▶ [Exercise prompt] Please give the listing again in its entirety, exactly as written.

▶ [Recorded data]
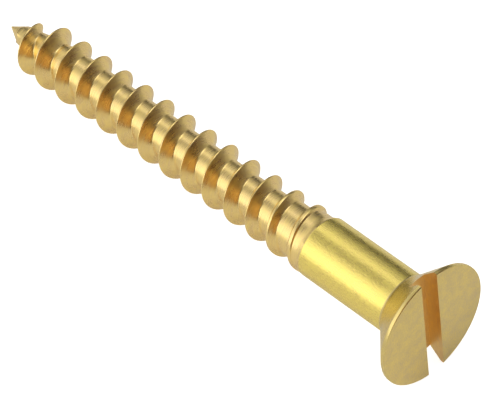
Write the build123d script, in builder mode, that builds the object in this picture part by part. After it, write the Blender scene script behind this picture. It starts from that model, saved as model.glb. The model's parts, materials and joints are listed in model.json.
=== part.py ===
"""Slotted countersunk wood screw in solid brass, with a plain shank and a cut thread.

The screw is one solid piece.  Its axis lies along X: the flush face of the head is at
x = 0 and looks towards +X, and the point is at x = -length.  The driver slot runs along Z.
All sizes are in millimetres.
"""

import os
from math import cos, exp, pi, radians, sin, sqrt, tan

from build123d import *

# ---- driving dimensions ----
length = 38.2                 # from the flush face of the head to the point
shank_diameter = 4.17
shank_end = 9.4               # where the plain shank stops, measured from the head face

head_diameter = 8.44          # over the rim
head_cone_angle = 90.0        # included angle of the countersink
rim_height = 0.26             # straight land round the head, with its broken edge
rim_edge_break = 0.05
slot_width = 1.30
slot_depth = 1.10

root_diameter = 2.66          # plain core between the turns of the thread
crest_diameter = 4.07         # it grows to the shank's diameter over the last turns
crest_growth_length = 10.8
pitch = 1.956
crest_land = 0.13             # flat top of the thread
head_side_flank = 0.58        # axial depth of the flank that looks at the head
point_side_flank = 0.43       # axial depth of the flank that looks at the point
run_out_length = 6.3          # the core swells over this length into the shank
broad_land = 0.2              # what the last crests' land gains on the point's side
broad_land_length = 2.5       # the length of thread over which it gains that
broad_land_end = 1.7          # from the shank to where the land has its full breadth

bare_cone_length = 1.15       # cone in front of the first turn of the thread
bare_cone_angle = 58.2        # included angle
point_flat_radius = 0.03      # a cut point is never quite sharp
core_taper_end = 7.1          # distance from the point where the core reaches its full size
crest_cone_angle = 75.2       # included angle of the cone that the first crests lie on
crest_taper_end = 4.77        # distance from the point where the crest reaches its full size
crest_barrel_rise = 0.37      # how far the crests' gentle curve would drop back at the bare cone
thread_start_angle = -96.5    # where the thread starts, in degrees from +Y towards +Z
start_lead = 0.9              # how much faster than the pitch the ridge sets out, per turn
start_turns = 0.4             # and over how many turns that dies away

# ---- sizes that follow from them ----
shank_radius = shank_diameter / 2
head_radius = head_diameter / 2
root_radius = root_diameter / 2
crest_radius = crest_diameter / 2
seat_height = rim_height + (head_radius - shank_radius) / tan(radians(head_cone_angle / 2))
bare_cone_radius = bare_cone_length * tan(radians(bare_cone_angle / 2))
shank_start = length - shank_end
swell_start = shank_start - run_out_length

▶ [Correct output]
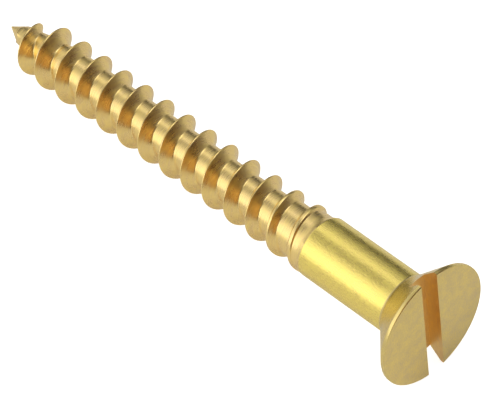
Write the build123d script, in builder mode, that builds the object in this picture part by part. After it, write the Blender scene script behind this picture. It starts from that model, saved as model.glb. The model's parts, materials and joints are listed in model.json.
=== part.py ===
"""Slotted countersunk wood screw in solid brass, with a plain shank and a cut thread.

The screw is one solid piece.  Its axis lies along X: the flush face of the head is at
x = 0 and looks towards +X, and the point is at x = -length.  The driver slot runs along Z.
All sizes are in millimetres.
"""

import os
from math import cos, exp, pi, radians, sin, sqrt, tan

from build123d import *

# ---- driving dimensions ----
length = 38.2                 # from the flush face of the head to the point
shank_diameter = 4.17
shank_end = 9.4               # where the plain shank stops, measured from the head face

head_diameter = 8.44          # over the rim
head_cone_angle = 90.0        # included angle of the countersink
rim_height = 0.26             # straight land round the head, with its broken edge
rim_edge_break = 0.05
slot_width = 1.30
slot_depth = 1.10

root_diameter = 2.66          # plain core between the turns of the thread
crest_diameter = 4.07         # it grows to the shank's diameter over the last turns
crest_growth_length = 10.8
pitch = 1.956
crest_land = 0.13             # flat top of the thread
head_side_flank = 0.58        # axial depth of the flank that looks at the head
point_side_flank = 0.43       # axial depth of the flank that looks at the point
run_out_length = 6.3          # the core swells over this length into the shank
broad_land = 0.2              # what the last crests' land gains on the point's side
broad_land_length = 2.5       # the length of thread over which it gains that
broad_land_end = 1.7          # from the shank to where the land has its full breadth

bare_cone_length = 1.15       # cone in front of the first turn of the thread
bare_cone_angle = 58.2        # included angle
point_flat_radius = 0.03      # a cut point is never quite sharp
core_taper_end = 7.1          # distance from the point where the core reaches its full size
crest_cone_angle = 75.2       # included angle of the cone that the first crests lie on
crest_taper_end = 4.77        # distance from the point where the crest reaches its full size
crest_barrel_rise = 0.37      # how far the crests' gentle curve would drop back at the bare cone
thread_start_angle = -96.5    # where the thread starts, in degrees from +Y towards +Z
start_lead = 0.9              # how much faster than the pitch the ridge sets out, per turn
start_turns = 0.4             # and over how many turns that dies away

# ---- sizes that follow from them ----
shank_radius = shank_diameter / 2
head_radius = head_diameter / 2
root_radius = root_diameter / 2
crest_radius = crest_diameter / 2
seat_height = rim_height + (head_radius - shank_radius) / tan(radians(head_cone_angle / 2))
bare_cone_radius = bare_cone_length * tan(radians(bare_cone_angle / 2))
shank_start = length - shank_end
swell_start = shank_start - run_out_length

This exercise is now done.